I've shown Riemann and Lebesgue Intergrals of bounded functions on a closed and bounded interval are same but I couldn't show it for every continuous functions.($f$ is not non-negative, it is only continuous)
My definitions :
- $$\int_{[a,b]}fd\lambda = \int_{[a,b]}f^+d\lambda-\int_{[a,b]}f^-d\lambda $$
where $f^+=\max\{f,0\}$ and $f^-=-\min\{f,0\}$ and $f=f^++f^-$ is measurable.
- $$\int fd\lambda = \sup\left\{\int \varphi d\lambda : \varphi \; \;\textrm{is simple and} \;\; \varphi \leq f\right\} $$
where $f$ is non-negative and measurable.
- $$\int_a^b f(x)dx = \sup\left\{\int_a^b \varphi(x) dx : \varphi \; \;\textrm{is step function and} \;\; \varphi \leq f\right\}=\inf\left\{\int^b_a \psi(x) dx : \psi \; \;\textrm{is step function and} \;\; \psi \geq f\right\} $$ (Riemann integral definition)
I have known that since $f^+$ is a non-negative function its Lebesgue integral on $[a,b]$ is : $\int_{[a,b]}f^+d\lambda=\int f^+.\chi_{[a,b]}d\lambda = \sup\left\{\int \varphi d\lambda : \varphi \; \;\textrm{is simple and} \;\; \varphi \leq f^+.\chi_{[a,b]}\right\}$ where $\chi_{[a,b]}$ is characteristic function of $[a,b]$.
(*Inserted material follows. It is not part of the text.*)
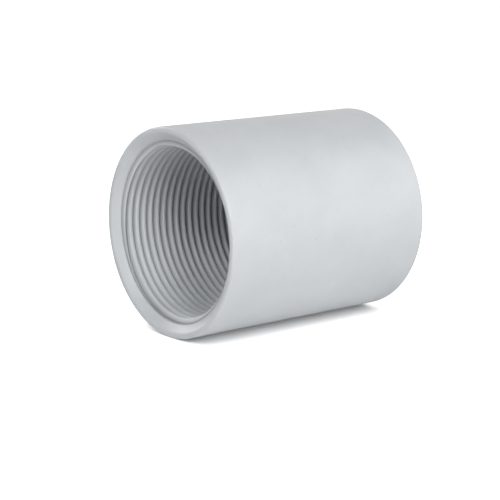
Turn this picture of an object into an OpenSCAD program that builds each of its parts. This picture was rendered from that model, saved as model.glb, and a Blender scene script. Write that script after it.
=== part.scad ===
/* [Body] */
// Length of the coupling from face to face, in mm
body_length = 44.2; // [30:0.1:80]
// Thickness of the wall outside the thread's groove
wall = 2.65; // [2:0.05:6]
// Radius of the rounding round the outer edge of each end
rim_round = 0.3; // [0.1:0.05:0.5]

/* [Mouth] */
// Radial step from the thread's groove out to the plain land before it
land_step = 0.3; // [0.2:0.05:0.6]
// Length of that land along the axis
land_length = 0.2; // [0.15:0.05:1.5]
// Depth of the bevel, from the end face to the land
bevel_depth = 1.1; // [0.6:0.05:1.2]
// Slope of the bevel, measured from the axis in degrees
bevel_angle = 51; // [35:1:52]
// Radius that softens the edge between the end face and the bevel
bevel_round = 0.8; // [0.3:0.1:1]

/* [Thread] */
// Nominal diameter of the metric conduit thread
thread_size = 32; // [16:1:63]
// Distance from one thread crest to the next
pitch = 1.5; // [1:0.25:2]
// Play on the diameter, at the crest and at the groove
thread_play = 0.2; // [0.1:0.05:0.4]
// Turns over which the crest rises to its full height at each end
run_in_turns = 0.5; // [0.3:0.1:1.5]
// Straight sides in one turn of the thread
turn_sides = 36; // [24:1:48]

/* [Hidden] */
shell_grey = "#cdd1d4";
smooth = 96;

// The metric form: 60 degree flanks, a crest flat of 1/4 pitch and a groove flat of 1/8 pitch
flank_angle = 30;
crest_flat = pitch / 4;
groove_flat = pitch / 8;
flank_rise = (pitch - crest_flat - groove_flat) / 2;
flank_depth = flank_rise / tan(flank_angle);

groove_r = (thread_size + thread_play) / 2;
crest_r = groove_r - flank_depth;
land_r = groove_r + land_step;
body_r = groove_r + wall;

// Depth below each end face at which the thread begins
entry_depth = bevel_depth + land_length;

// The corner between end face and bevel, and how far the rounding reaches along both
bevel_r = land_r + bevel_depth * tan(bevel_angle);
edge_reach = bevel_round * tan((90 - bevel_angle) / 2);

// Whole turns of thread that fit between the two mouths, and the height where they start
turns = floor((body_length - 2 * entry_depth) / pitch) - 1;
thread_start = (body_length - (turns + 1) * pitch) / 2;

// One pitch of the thread, going up: the groove's two corners, then the crest's
corner_rise = [0, groove_flat, groove_flat + flank_rise, pitch - flank_rise];
corner_is_crest = [false, false, true, true];
corners = len(corner_rise);
last_row = corners * turns;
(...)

In addition, I have shown that Riemann and Lebesgue integrals of step functions are equal on $[a,b]$.
How can I show $\int_{[a,b]}f^+d\lambda-\int_{[a,b]}f^-d\lambda\leq \int_a^b f(x)dx$ and $\int_{[a,b]}f^+d\lambda-\int_{[a,b]}f^-d\lambda\geq \int_a^b f(x)dx$ for every continuous functions?
I appreciate for any help
We know that if a function is Riemman integrable on a bounded interval,it is measurable,and Lebesgue integrable and their integrals coincide.
Here,since $f$ is continuous at a closed and bounded intervals,it is Riemann integrable.
If you have the result for bounded functions,then note that a continuous function on a bounded closed interval,is bounded.
So you do not have to involve simple function e.t.c